* Problem to work on *
Write out each line beneath this one exactly as it reads.

╭─ Supplied information

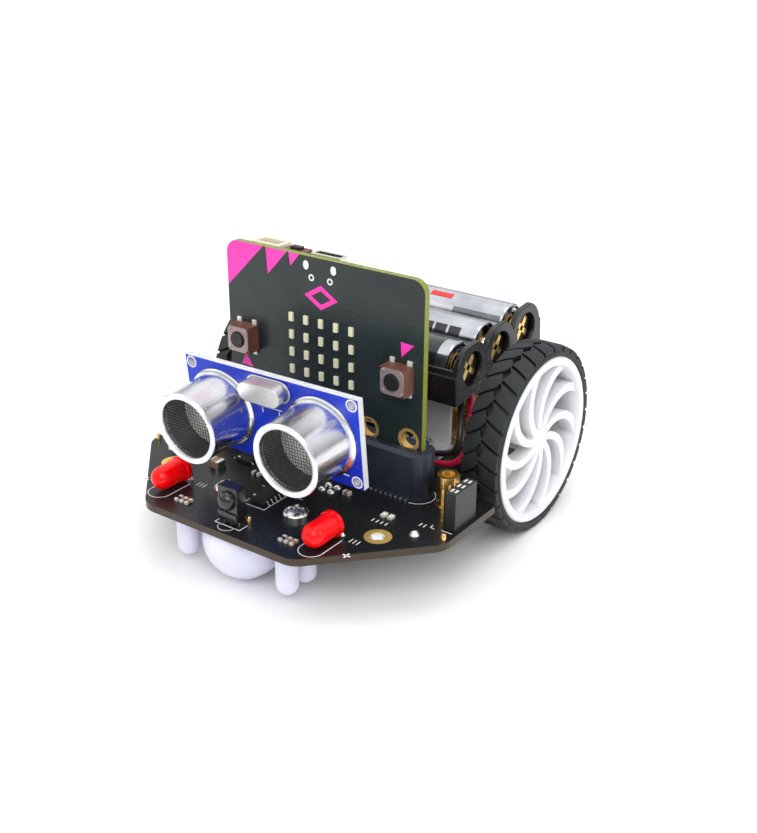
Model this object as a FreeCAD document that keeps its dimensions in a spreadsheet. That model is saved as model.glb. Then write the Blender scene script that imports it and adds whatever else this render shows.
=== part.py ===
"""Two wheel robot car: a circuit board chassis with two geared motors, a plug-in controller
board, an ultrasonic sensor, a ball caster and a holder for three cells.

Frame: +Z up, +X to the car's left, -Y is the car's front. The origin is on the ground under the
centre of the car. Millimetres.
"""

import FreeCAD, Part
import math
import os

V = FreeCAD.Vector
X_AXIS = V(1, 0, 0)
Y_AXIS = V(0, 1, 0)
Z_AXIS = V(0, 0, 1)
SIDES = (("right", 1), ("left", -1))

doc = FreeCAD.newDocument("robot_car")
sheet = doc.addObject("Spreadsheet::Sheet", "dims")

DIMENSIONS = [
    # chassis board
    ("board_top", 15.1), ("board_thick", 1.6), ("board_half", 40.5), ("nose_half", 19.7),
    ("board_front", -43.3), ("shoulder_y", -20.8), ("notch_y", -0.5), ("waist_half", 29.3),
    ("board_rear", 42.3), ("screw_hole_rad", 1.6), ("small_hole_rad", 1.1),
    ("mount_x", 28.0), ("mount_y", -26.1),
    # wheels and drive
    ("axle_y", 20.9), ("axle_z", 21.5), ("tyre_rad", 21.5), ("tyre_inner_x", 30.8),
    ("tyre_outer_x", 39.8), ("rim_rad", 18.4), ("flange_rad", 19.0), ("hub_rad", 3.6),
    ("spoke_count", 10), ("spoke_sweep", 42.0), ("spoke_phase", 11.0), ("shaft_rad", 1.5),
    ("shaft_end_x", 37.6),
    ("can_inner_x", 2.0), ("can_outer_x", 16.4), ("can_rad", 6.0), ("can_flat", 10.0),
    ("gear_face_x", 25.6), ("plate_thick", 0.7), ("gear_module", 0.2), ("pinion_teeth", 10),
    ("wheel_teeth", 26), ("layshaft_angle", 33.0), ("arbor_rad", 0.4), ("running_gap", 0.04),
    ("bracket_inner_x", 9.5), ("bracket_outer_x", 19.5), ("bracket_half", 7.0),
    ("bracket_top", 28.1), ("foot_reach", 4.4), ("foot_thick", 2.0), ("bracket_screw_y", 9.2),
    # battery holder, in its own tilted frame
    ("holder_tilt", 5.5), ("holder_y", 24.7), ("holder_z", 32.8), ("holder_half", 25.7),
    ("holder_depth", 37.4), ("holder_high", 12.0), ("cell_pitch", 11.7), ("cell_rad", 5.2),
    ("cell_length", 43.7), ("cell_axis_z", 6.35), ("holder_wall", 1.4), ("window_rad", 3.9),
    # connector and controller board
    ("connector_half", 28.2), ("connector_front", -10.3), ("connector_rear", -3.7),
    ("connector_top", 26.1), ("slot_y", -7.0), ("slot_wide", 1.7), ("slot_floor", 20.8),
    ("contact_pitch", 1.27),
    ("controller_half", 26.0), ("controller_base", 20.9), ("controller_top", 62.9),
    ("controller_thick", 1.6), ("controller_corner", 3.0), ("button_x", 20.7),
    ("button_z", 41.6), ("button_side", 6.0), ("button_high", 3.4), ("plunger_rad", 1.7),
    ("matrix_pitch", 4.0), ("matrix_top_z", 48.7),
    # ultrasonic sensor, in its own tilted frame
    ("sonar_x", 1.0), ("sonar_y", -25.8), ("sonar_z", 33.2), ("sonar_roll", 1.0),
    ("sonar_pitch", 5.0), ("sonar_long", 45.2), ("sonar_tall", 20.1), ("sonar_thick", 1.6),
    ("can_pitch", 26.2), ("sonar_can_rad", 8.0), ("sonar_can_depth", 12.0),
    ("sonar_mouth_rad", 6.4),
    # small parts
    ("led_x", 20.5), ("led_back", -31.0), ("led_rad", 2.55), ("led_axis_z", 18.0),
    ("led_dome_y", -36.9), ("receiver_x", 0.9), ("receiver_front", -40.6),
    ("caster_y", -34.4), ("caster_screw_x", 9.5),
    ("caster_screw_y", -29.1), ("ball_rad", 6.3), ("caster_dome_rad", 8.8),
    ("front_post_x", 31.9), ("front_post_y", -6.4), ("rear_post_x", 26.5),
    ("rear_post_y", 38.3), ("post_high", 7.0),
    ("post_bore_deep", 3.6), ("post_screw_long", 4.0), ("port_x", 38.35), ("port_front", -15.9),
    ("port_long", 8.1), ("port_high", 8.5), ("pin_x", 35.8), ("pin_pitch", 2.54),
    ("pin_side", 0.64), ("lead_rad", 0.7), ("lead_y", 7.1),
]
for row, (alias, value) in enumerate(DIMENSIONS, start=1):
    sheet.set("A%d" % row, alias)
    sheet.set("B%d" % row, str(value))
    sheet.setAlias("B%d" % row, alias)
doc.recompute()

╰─

* Answer to the task *
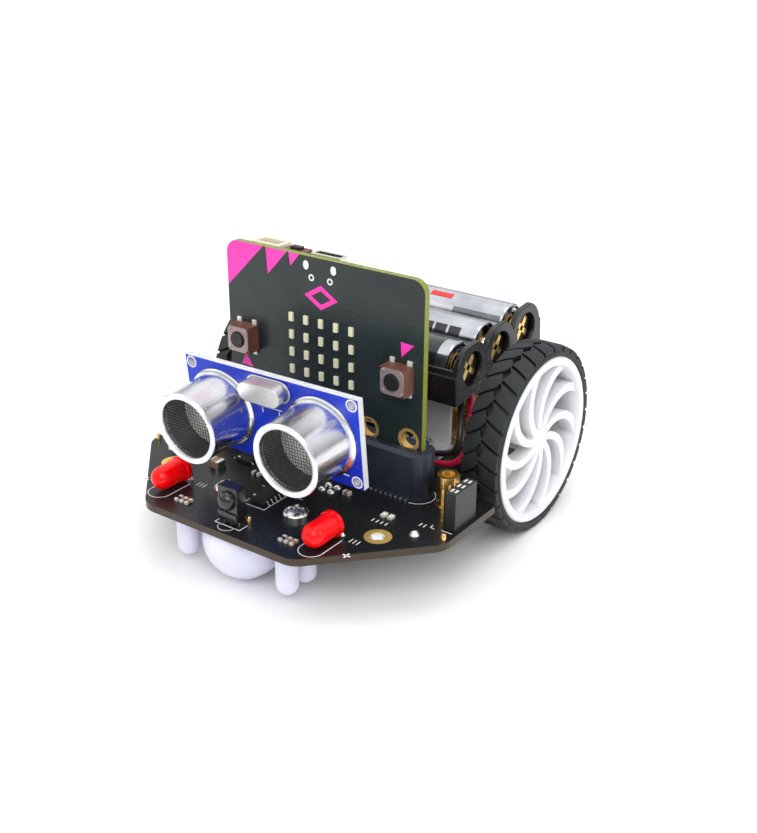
Model this object as a FreeCAD document that keeps its dimensions in a spreadsheet. That model is saved as model.glb. Then write the Blender scene script that imports it and adds whatever else this render shows.
=== part.py ===
"""Two wheel robot car: a circuit board chassis with two geared motors, a plug-in controller
board, an ultrasonic sensor, a ball caster and a holder for three cells.

Frame: +Z up, +X to the car's left, -Y is the car's front. The origin is on the ground under the
centre of the car. Millimetres.
"""

import FreeCAD, Part
import math
import os

V = FreeCAD.Vector
X_AXIS = V(1, 0, 0)
Y_AXIS = V(0, 1, 0)
Z_AXIS = V(0, 0, 1)
SIDES = (("right", 1), ("left", -1))

doc = FreeCAD.newDocument("robot_car")
sheet = doc.addObject("Spreadsheet::Sheet", "dims")

DIMENSIONS = [
    # chassis board
    ("board_top", 15.1), ("board_thick", 1.6), ("board_half", 40.5), ("nose_half", 19.7),
    ("board_front", -43.3), ("shoulder_y", -20.8), ("notch_y", -0.5), ("waist_half", 29.3),
    ("board_rear", 42.3), ("screw_hole_rad", 1.6), ("small_hole_rad", 1.1),
    ("mount_x", 28.0), ("mount_y", -26.1),
    # wheels and drive
    ("axle_y", 20.9), ("axle_z", 21.5), ("tyre_rad", 21.5), ("tyre_inner_x", 30.8),
    ("tyre_outer_x", 39.8), ("rim_rad", 18.4), ("flange_rad", 19.0), ("hub_rad", 3.6),
    ("spoke_count", 10), ("spoke_sweep", 42.0), ("spoke_phase", 11.0), ("shaft_rad", 1.5),
    ("shaft_end_x", 37.6),
    ("can_inner_x", 2.0), ("can_outer_x", 16.4), ("can_rad", 6.0), ("can_flat", 10.0),
    ("gear_face_x", 25.6), ("plate_thick", 0.7), ("gear_module", 0.2), ("pinion_teeth", 10),
    ("wheel_teeth", 26), ("layshaft_angle", 33.0), ("arbor_rad", 0.4), ("running_gap", 0.04),
    ("bracket_inner_x", 9.5), ("bracket_outer_x", 19.5), ("bracket_half", 7.0),
    ("bracket_top", 28.1), ("foot_reach", 4.4), ("foot_thick", 2.0), ("bracket_screw_y", 9.2),
    # battery holder, in its own tilted frame
    ("holder_tilt", 5.5), ("holder_y", 24.7), ("holder_z", 32.8), ("holder_half", 25.7),
    ("holder_depth", 37.4), ("holder_high", 12.0), ("cell_pitch", 11.7), ("cell_rad", 5.2),
    ("cell_length", 43.7), ("cell_axis_z", 6.35), ("holder_wall", 1.4), ("window_rad", 3.9),
    # connector and controller board
    ("connector_half", 28.2), ("connector_front", -10.3), ("connector_rear", -3.7),
    ("connector_top", 26.1), ("slot_y", -7.0), ("slot_wide", 1.7), ("slot_floor", 20.8),
    ("contact_pitch", 1.27),
    ("controller_half", 26.0), ("controller_base", 20.9), ("controller_top", 62.9),
    ("controller_thick", 1.6), ("controller_corner", 3.0), ("button_x", 20.7),
    ("button_z", 41.6), ("button_side", 6.0), ("button_high", 3.4), ("plunger_rad", 1.7),
    ("matrix_pitch", 4.0), ("matrix_top_z", 48.7),
    # ultrasonic sensor, in its own tilted frame
    ("sonar_x", 1.0), ("sonar_y", -25.8), ("sonar_z", 33.2), ("sonar_roll", 1.0),
    ("sonar_pitch", 5.0), ("sonar_long", 45.2), ("sonar_tall", 20.1), ("sonar_thick", 1.6),
    ("can_pitch", 26.2), ("sonar_can_rad", 8.0), ("sonar_can_depth", 12.0),
    ("sonar_mouth_rad", 6.4),
    # small parts
    ("led_x", 20.5), ("led_back", -31.0), ("led_rad", 2.55), ("led_axis_z", 18.0),
    ("led_dome_y", -36.9), ("receiver_x", 0.9), ("receiver_front", -40.6),
    ("caster_y", -34.4), ("caster_screw_x", 9.5),
    ("caster_screw_y", -29.1), ("ball_rad", 6.3), ("caster_dome_rad", 8.8),
    ("front_post_x", 31.9), ("front_post_y", -6.4), ("rear_post_x", 26.5),
    ("rear_post_y", 38.3), ("post_high", 7.0),
    ("post_bore_deep", 3.6), ("post_screw_long", 4.0), ("port_x", 38.35), ("port_front", -15.9),
    ("port_long", 8.1), ("port_high", 8.5), ("pin_x", 35.8), ("pin_pitch", 2.54),
    ("pin_side", 0.64), ("lead_rad", 0.7), ("lead_y", 7.1),
]
for row, (alias, value) in enumerate(DIMENSIONS, start=1):
    sheet.set("A%d" % row, alias)
    sheet.set("B%d" % row, str(value))
    sheet.setAlias("B%d" % row, alias)
doc.recompute()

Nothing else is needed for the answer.